The Clan of the Cave Bear by Jean M. Auel
Adopted as a child by the Clan of the Cave Bear after her people perish in an earthquake, Ayla looks different and is different. This series is basically cave people romance. A friend’s mom gave me this book in middle school, and I can only assume she forgot about some of the more adult content. But I was not scarred for life, and this became a favorite series. Auel did exhaustive research for these books, although she kind of picks and chooses between anthropological theories to suit her stories.
In the Shadow of Blackbirds by Cat Winters
In San Diego in 1918, as deadly influenza and World War I take their toll, sixteen-year-old Mary Shelley Black watches desperate mourners flock to seances and spirit photographers for comfort and, despite her scientific leanings, must consider if ghosts are real. I feel like World War I gets overlooked in American history in favor of the flashier World War II a lot of the time, so I enjoyed this look at life on the home front in 1918.
The Beekeeper’s Apprentice by Laurie R. King
What if an aging Sherlock Holmes took on a young, American, female apprentice? This is the concept behind the Mary Russell series, and I am here for it. This mystery series is written for adults, but it would be great for teens as well, especially the first book, in which Mary is herself still a teen.
Beloved by Toni Morrison
Sethe, an escaped slave living in post-Civil War Ohio with her daughter and mother-in-law, is persistently haunted by the ghost of her dead baby girl. Like much of Toni Morrison’s fiction, this story is devastating and breathtaking. This novel, more than any other, really illustrated for me the horror of slavery.
Remarkable Creatures by Tracy Chevalier
Marked for greatness after being struck by lightning in infancy, Mary Anning discovers a fossilized skeleton near her 19th century home that triggers attacks on her character and upheavals throughout the religious, scientific, and academic communities. I love Tracy Chevalier’s books, and this is probably one of my favorites because it tells the story of a real woman and her contributions to science.

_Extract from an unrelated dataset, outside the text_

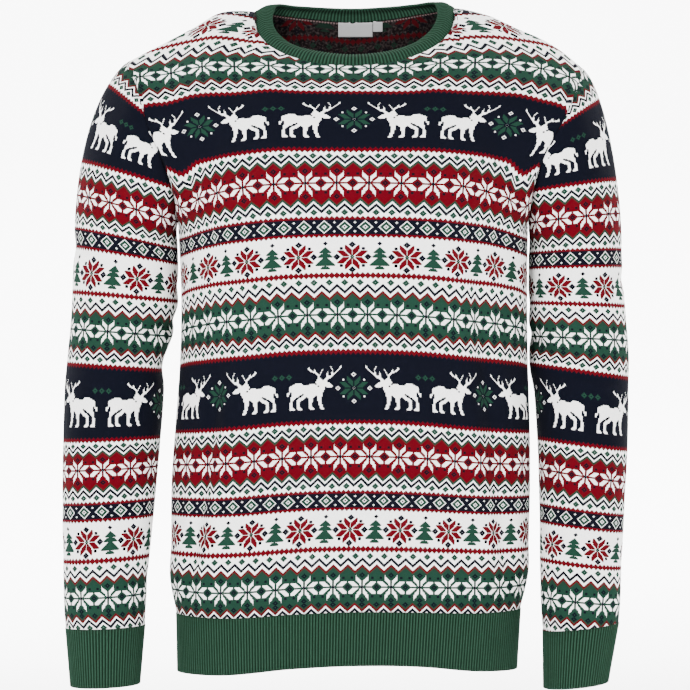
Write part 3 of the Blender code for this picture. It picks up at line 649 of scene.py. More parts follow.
def armhole_line(side):
    """The armhole seam, from the shoulder tip down the front, under the arm and up the back."""
    edge = 0 if side == "left" else -1
    front, back = (PANELS[face][1][ARMPIT_ROW:, edge] for face in FACES)
    return np.vstack([front[::-1], back[1:-1]])


def armhole_frame(line, side):
    """The direction from body to sleeve, and the wall's outward direction along the seam."""
    tip, under = line[0], line[len(line) // 2]
    down = unit(under - tip)
    to_sleeve = unit(np.cross(down, [0, 1, 0]) * WAY[side])
    ahead = unit(np.roll(line, -1, axis=0) - np.roll(line, 1, axis=0))
    return to_sleeve, toward(unit(np.cross(ahead, to_sleeve)), line - line.mean(axis=0))


def neck_outward(points):
    """The wall's outward direction round the neck seam, for the panels and the collar."""
    wall = NECK_WALL
    x = points[:, 0] / wall["half_width"] * wall["lean_side"]
    y = (points[:, 1] - wall["centre_y"]) / wall["half_depth"] * wall["lean_front"]
    return unit(np.stack([x, y, np.full(len(points), wall["up"])], axis=1))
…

The Paris Wife by Paula McLain
Meeting through mutual friends in Chicago, Hadley is intrigued by brash "beautiful boy" Ernest Hemingway, and after a brief courtship and small wedding, they take off for Paris, where Hadley makes a convincing transformation from an overprotected child to a game and brave young woman who puts up with impoverished living conditions and shattering loneliness to prop up her husband's career. Hadley is mostly remembered as the wife who lost a bunch of Hemingway’s stories, so it’s good to see a little bit more of her story.
Blue Asylum by Kathy Hepinstall
Arrested and declared insane for seeking justice for her plantation owner husband's slaves at the height of the Civil War, Iris Dunleavy endures a lengthy institutional "rehabilitation" under the eye of a pompous superintendent. The history of how we treat the mentally ill is particularly horrifying, especially when a woman could be committed simply for disagreeing with her husband in the not so distant past.
The Chaperone by Laura Moriarty
This novel is about the friendship between an adolescent, pre-movie-star Louise Brooks, and the 36-year-old woman who chaperones her to New York City for a summer, in 1922, and how it changes both their lives. Another fictional account of a real person, this book introduced me to the famous flapper and silent film star, a woman ahead of her time.
Life After Life by Kate Atkinson
On a cold and snowy night in 1910, Ursula Todd is born and immediately dies. On that same cold and snowy night, Ursula Todd is born, lets out a lusty wail, and embarks upon a life that will be, to say the least, unusual. The unconventional structure of this book jumps around in time a lot, but the majority of it takes place during the London Blitz.
The Queen of the Night by Alexander Chee
Paris Opera star soprano, Lilliet Berne, is presented with a libretto that alludes to the secrets of her past. Only four other people know the details of her early life, but which one of them betrayed her? This is the only entry on this list written by a man, and I really debated whether to include it, but the story and time period were just so interesting, I had to. Don’t let the genteel cover image fool you; this book was far raunchier than I was expecting.